After all, there are only two alternatives: to go on trying to resolve difference by rational discussion, or to impose one’s view by force. That is of course the policy of vast numbers of countries around the world where there is no or very limited freedom of speech. But we claim to be a democracy in which freedom of speech is fundamental. If this is so, it has to characterise all our institutions, especially our universities.

However, before getting on to that, I pay tribute to those reporters in the media who are committed to discovering and reporting the truth. At what is now the main entrance to the BBC in London is a statue of George Orwell, with his words inscribed on it:

“If liberty means anything at all, it means the right to tell people what they do not want to hear”—


and this of course especially means telling Governments what they do not want to hear, speaking truth to power. This can come at a price. On the altar of the church of St Bride’s in Fleet Street are the names and photos of all those reporters who in recent years have done this at the cost of their lives. There are scores of them.

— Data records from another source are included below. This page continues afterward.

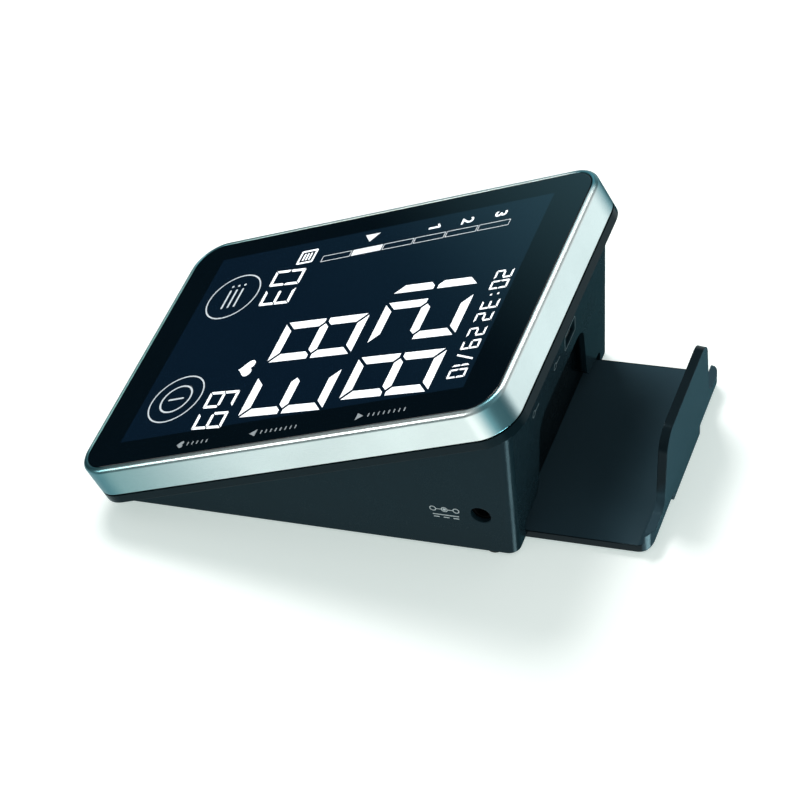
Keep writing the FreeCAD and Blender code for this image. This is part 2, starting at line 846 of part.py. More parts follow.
def add_bracket_rails(piece):
    """The roof and side walls of the bracket's channel, and the wall behind the lip's recess."""
    block = piece.flat(f"{FLOOR_TOP} - body_wall / 2")
    front, rear = f"({CHANNEL_FRONT} - rail_wall)", f"({EAR_STOP} + body_wall / 2)"
    rectangle(
        block, f"2 * ({RAIL_HALF} + rail_wall)", f"{rear} - {front}", y=f"({rear} + {front}) / 2"
    )
    piece.pad(block, f"{RAIL_TOP} - {FLOOR_TOP} + body_wall / 2")
    backing = piece.leaning("body_rear - body_wall / 2")
    bell(backing, "slide_gap + body_wall", f"{CHANNEL_TOP} + rail_wall / 2")
    piece.pad(backing, "lip_thickness + slide_gap + body_wall / 2")


def power_post_places():
    """Three corners of the power board, and the free side of the mains inlet in the fourth."""
    left, right = "-power_board_left + power_post_inset", "power_board_right - power_post_inset"
    front, rear = "power_board_front + power_post_inset", "power_board_rear - power_post_inset"
    yield left, front
    yield left, rear
    yield right, front
    yield f"{right} - jack_length", rear


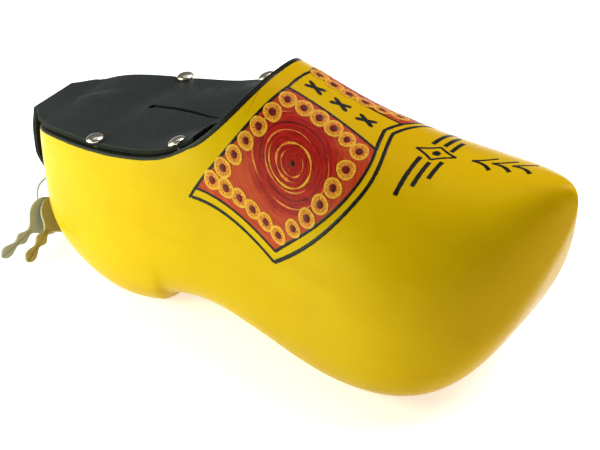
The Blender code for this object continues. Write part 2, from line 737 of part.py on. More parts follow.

Returning now to debates in universities and other institutions, we have to accept that a view might be legal but still hurtful for someone to hear it. It is fundamental to good debate to recognise that some people are very vulnerable and can, understandably, be hurt. This is obviously the case with people who are in the process of changing or have already changed their gender. They are vulnerable and need to be treated with respect and sensitivity. Nevertheless, there is a real and serious debate here between feminists about the social and political implications of someone being transgender, and it needs to be heard.

The way JK Rowling was treated for expressing one side of this debate was quite disgraceful. The way Professor Kathleen Stock was treated at Sussex University is even more shaming, for universities, above all, should be places where the truth is sought by rational discussion. I do not do social media—perhaps I am not brave enough—but Rowan Atkinson has described cancel culture on social media as a place where a medieval mob is

“roaming the streets looking for someone to burn”.

On this issue we have to be aware not only of organised lobbying and campaign groups but of some foreign countries that are interfering in academic discussion in this country. I read recently of an academic conference on what is happening now in India, which is of course very serious. Pressure was put on some academics to withdraw their names from speaking at the conference—which, sadly, they did.

The law is quite right to forbid any kind of stirring-up of hatred because of a person’s race, religion, gender or sexuality. But if an opinion, however disagreeable and however wrong, does not do this, it has to be heard and combated only by rational means. For example, I have long supported gay rights and argued that the Church should have accepted permanent, stable, loving relationships and offered a service of blessing. But I accept that a conservative evangelical can still treat someone who is gay with respect and sensitivity while holding views that are mistaken and hurtful. Their views are hurtful to gay and lesbian people, but it is as wrong to label such people as in principle “homophobic” as it is to label others “transphobic”. There is hurt, but it still has to be resolved by argument, not by ostracism and no-platforming.

This is a serious issue, absolutely fundamental to true democracy, and right at the heart of what we are as human beings: rational, truth-seeking animals. We need to get at the truth by free discussion, to uphold freedom of speech in universities and society as a whole. In recent years, it has been seriously under threat.